Behavioral motifs and neural pathways coordinating O2 responses and aggregation in C-elegans

Background: Simple stimuli can evoke complex behavioral responses coordinated by multiple neural circuits. O-2 is an important environmental variable for most animals. The nematode C. elegans avoids high O-2, and O-2 levels regulate its foraging and aggregation. Results: Here, we dissect aggregation and responses to O-2 gradients into behavioral motifs and show how O-2 responses can promote aggregation. To remain in a group, C. elegans continually modify their movement. Animals whose heads emerge from a group will reverse or turn, thereby returning to the group. Re-entry inhibits further reversal, aiding retention in the group. If an animal's tail exits a group during a reversal, it switches to forward movement, returning to the group. Aggregating C. elegans locally deplete O-2. The rise in O-2 levels experienced by animals leaving a group induces both reversal and turning.
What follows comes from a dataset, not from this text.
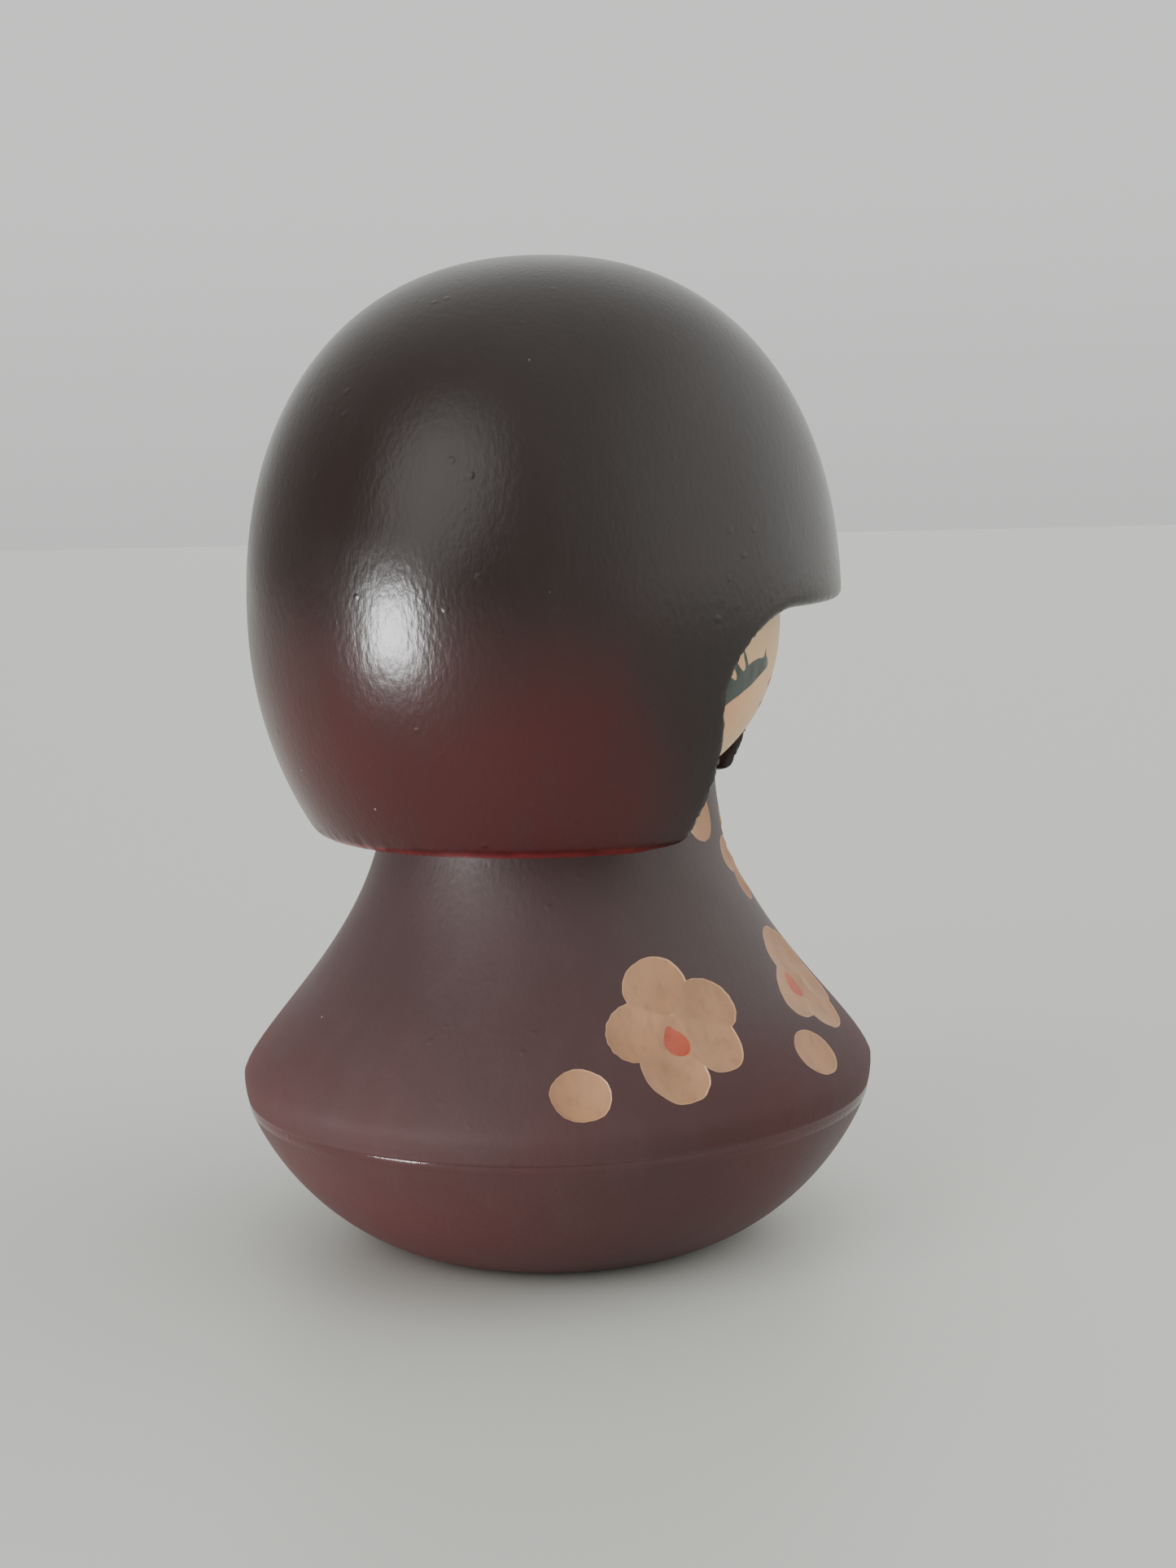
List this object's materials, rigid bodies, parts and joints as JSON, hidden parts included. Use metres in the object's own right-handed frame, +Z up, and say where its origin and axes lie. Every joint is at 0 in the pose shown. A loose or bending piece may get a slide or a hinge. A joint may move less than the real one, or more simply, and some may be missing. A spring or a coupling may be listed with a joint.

Conversely, the fall in O-2 encountered when entering a clump suppresses reversal, turning, and high lo-comotory activity. The soluble guanylate cyclases GCY-35 and GCY-36, which are expressed in head and tail neurons, promote reversal and turning when O-2 rises. Avoidance of high O-2 is also promoted by the TRP-related channel subunits OCR-2 and OSM-9, and the transmembrane protein ODR-4, acting in the nociceptive neurons ASH and ADL. Both O-2 responsiveness and aggregation can be modified by starvation, but this is regulated by natural variation in the npr-1 neuropeptide receptor. Conclusions: Our work provides insights into how a complex behavior emerges from simpler behavioral motifs coordinated by a distributed circuit.